Every line from the one with "# Where the" to the one with "bpy.data.objects.remove(obj)", including those two, is to be copied exactly; all other lines of the entries below are left out.

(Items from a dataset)
• • • •
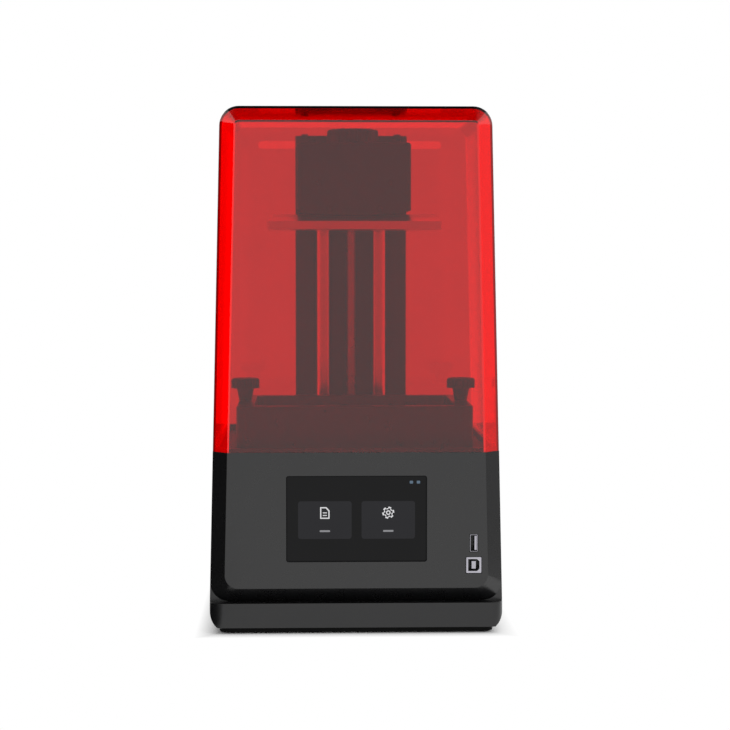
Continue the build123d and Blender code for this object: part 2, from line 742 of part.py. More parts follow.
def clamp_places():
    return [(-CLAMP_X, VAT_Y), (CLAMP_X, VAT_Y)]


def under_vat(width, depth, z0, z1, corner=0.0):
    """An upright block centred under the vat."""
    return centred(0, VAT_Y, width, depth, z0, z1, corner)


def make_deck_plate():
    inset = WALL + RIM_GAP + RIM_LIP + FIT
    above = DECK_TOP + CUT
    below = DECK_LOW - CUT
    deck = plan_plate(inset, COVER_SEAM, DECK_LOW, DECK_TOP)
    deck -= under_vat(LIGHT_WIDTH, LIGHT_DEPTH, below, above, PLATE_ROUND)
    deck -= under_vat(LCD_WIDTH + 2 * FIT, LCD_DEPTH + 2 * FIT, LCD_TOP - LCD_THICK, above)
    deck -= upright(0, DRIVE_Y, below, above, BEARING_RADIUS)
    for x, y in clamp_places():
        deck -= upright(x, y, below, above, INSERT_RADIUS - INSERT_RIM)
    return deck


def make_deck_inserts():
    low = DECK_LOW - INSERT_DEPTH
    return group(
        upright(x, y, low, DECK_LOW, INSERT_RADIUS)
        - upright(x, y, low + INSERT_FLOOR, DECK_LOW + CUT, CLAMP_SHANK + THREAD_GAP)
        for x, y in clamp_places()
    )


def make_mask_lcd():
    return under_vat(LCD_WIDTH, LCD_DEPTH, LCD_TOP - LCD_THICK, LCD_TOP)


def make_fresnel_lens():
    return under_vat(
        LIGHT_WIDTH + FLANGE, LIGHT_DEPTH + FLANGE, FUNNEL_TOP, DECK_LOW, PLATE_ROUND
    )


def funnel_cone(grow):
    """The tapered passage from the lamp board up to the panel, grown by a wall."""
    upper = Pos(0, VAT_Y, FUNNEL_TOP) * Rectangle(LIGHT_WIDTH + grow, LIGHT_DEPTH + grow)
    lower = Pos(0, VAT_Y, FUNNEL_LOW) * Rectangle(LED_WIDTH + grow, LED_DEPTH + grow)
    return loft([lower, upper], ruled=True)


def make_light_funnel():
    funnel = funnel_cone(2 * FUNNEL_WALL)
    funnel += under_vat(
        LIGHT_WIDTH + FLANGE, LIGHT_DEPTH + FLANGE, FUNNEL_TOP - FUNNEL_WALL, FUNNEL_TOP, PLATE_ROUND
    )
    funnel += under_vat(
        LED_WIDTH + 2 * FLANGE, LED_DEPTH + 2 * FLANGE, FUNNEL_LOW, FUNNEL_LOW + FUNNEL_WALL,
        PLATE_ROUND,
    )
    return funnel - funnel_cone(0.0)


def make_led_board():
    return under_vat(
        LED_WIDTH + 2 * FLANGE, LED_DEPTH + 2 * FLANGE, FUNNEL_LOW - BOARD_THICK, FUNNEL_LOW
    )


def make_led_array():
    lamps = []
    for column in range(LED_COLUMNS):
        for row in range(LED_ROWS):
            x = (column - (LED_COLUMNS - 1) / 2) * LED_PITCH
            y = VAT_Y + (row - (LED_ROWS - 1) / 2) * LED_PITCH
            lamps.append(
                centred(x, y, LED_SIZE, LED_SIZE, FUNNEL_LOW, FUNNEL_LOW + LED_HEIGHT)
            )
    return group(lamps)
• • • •
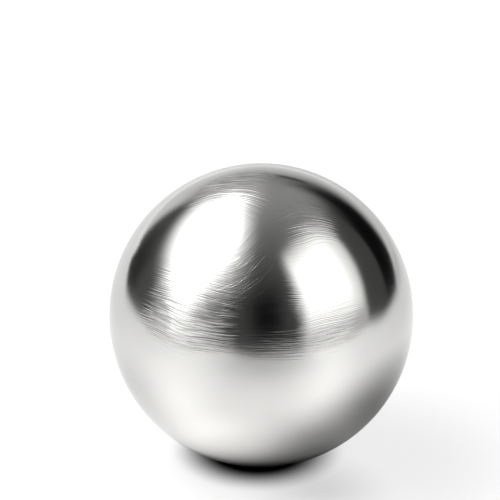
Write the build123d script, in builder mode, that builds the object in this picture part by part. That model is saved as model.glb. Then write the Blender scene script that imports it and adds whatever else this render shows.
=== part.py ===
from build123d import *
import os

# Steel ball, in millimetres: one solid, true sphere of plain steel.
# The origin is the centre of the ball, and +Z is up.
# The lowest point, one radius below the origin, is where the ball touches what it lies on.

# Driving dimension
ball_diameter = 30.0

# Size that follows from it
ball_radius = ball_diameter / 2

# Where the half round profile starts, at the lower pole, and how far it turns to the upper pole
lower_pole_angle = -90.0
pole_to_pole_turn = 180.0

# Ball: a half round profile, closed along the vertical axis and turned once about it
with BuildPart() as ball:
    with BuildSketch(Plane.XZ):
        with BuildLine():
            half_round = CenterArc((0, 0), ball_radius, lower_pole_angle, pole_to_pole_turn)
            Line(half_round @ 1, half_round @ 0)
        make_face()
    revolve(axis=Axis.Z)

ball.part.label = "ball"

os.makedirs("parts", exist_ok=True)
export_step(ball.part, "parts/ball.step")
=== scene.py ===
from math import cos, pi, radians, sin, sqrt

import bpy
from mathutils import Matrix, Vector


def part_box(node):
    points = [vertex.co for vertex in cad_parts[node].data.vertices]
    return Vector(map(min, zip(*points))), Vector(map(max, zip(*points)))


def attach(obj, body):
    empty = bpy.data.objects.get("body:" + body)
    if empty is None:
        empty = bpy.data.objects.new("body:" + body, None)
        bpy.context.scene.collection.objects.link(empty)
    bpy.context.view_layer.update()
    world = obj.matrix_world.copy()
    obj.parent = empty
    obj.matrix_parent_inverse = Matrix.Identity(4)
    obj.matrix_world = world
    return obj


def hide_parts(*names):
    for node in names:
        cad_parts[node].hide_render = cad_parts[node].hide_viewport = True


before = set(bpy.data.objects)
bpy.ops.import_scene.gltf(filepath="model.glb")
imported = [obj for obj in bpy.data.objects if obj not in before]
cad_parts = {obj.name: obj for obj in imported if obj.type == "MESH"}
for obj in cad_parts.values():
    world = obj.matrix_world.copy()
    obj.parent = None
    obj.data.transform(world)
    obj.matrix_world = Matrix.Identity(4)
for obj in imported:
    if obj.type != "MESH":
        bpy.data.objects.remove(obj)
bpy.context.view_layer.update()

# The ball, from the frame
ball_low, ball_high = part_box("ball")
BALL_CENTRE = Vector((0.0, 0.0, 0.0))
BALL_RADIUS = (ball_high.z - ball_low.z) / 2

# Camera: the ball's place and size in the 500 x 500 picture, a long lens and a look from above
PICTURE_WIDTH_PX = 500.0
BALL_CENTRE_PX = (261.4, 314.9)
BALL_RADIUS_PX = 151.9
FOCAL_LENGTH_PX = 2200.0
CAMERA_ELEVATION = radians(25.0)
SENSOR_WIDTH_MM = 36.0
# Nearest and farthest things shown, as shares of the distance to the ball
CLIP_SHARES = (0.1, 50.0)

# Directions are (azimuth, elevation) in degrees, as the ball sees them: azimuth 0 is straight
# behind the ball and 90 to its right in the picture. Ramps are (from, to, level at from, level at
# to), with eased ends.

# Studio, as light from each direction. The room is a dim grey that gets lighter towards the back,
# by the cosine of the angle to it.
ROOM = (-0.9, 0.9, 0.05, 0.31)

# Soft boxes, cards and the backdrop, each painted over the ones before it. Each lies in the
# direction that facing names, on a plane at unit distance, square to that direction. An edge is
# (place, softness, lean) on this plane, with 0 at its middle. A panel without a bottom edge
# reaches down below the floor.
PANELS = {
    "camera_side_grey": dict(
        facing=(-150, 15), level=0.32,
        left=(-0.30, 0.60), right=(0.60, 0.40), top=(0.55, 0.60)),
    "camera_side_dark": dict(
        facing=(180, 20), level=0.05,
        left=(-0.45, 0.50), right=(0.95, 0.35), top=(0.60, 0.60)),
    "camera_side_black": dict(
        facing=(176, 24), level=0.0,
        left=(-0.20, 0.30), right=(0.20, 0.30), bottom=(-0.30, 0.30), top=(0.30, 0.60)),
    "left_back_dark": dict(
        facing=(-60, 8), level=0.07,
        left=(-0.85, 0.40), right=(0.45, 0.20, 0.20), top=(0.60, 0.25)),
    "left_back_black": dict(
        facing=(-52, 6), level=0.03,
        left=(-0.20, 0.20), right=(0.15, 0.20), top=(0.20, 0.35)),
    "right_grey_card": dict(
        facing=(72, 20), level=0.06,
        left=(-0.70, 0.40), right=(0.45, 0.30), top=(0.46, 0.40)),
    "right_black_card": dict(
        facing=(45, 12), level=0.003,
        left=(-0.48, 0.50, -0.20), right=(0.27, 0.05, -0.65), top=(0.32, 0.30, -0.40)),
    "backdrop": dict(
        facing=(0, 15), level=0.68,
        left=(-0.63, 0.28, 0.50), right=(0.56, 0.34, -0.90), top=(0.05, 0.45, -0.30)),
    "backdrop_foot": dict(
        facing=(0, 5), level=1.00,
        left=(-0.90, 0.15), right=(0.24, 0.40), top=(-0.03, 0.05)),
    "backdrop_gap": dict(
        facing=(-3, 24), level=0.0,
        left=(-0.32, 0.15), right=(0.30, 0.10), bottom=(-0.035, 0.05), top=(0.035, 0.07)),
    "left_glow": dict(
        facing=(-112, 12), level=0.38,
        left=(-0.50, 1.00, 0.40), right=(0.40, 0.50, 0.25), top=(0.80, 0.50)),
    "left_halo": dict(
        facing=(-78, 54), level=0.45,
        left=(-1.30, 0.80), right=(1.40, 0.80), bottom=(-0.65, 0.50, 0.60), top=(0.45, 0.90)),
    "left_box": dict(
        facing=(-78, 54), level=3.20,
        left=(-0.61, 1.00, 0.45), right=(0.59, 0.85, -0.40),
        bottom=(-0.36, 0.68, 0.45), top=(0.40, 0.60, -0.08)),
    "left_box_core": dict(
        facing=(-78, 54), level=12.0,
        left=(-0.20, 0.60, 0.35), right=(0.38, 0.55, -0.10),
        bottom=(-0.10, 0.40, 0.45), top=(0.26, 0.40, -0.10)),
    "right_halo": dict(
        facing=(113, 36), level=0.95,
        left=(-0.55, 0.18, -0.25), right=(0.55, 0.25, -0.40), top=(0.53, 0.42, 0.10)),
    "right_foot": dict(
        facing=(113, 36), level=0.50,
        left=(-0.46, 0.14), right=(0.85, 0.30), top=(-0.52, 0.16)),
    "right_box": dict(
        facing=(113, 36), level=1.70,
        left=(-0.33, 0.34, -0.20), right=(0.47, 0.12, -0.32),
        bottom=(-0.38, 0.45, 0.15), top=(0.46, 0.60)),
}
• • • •
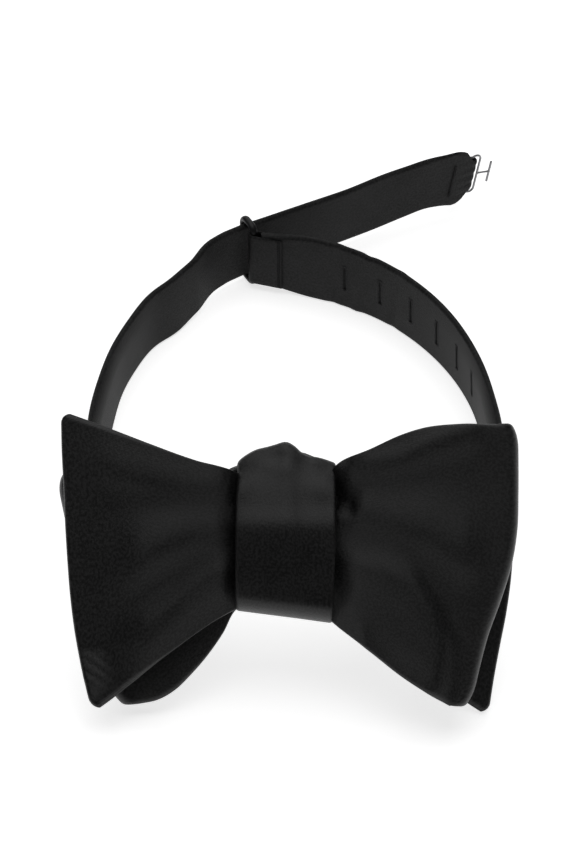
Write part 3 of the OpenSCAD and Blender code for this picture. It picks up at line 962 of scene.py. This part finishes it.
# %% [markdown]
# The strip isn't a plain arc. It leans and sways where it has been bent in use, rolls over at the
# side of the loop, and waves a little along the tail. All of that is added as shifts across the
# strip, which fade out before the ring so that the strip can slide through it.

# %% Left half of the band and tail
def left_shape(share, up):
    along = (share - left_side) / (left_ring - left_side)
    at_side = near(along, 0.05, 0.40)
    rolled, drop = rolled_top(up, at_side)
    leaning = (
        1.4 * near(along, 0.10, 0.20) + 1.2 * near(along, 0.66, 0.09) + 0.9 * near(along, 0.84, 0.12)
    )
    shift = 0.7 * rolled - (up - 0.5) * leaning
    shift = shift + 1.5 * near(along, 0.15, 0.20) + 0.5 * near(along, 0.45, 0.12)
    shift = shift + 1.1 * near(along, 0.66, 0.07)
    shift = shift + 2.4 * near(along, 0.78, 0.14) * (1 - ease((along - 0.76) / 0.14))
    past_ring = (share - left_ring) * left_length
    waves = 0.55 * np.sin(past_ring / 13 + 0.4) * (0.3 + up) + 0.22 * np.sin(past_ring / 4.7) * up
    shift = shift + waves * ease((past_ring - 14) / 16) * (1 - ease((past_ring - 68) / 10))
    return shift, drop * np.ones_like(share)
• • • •
■ **Exercise response**:
# Where the half round profile starts, at the lower pole, and how far it turns to the upper pole
lower_pole_angle = -90.0
pole_to_pole_turn = 180.0

# Ball: a half round profile, closed along the vertical axis and turned once about it
with BuildPart() as ball:
    with BuildSketch(Plane.XZ):
        with BuildLine():
            half_round = CenterArc((0, 0), ball_radius, lower_pole_angle, pole_to_pole_turn)
            Line(half_round @ 1, half_round @ 0)
        make_face()
    revolve(axis=Axis.Z)

ball.part.label = "ball"

os.makedirs("parts", exist_ok=True)
export_step(ball.part, "parts/ball.step")
=== scene.py ===
from math import cos, pi, radians, sin, sqrt

import bpy
from mathutils import Matrix, Vector


def part_box(node):
    points = [vertex.co for vertex in cad_parts[node].data.vertices]
    return Vector(map(min, zip(*points))), Vector(map(max, zip(*points)))


def attach(obj, body):
    empty = bpy.data.objects.get("body:" + body)
    if empty is None:
        empty = bpy.data.objects.new("body:" + body, None)
        bpy.context.scene.collection.objects.link(empty)
    bpy.context.view_layer.update()
    world = obj.matrix_world.copy()
    obj.parent = empty
    obj.matrix_parent_inverse = Matrix.Identity(4)
    obj.matrix_world = world
    return obj


def hide_parts(*names):
    for node in names:
        cad_parts[node].hide_render = cad_parts[node].hide_viewport = True


before = set(bpy.data.objects)
bpy.ops.import_scene.gltf(filepath="model.glb")
imported = [obj for obj in bpy.data.objects if obj not in before]
cad_parts = {obj.name: obj for obj in imported if obj.type == "MESH"}
for obj in cad_parts.values():
    world = obj.matrix_world.copy()
    obj.parent = None
    obj.data.transform(world)
    obj.matrix_world = Matrix.Identity(4)
for obj in imported:
    if obj.type != "MESH":
        bpy.data.objects.remove(obj)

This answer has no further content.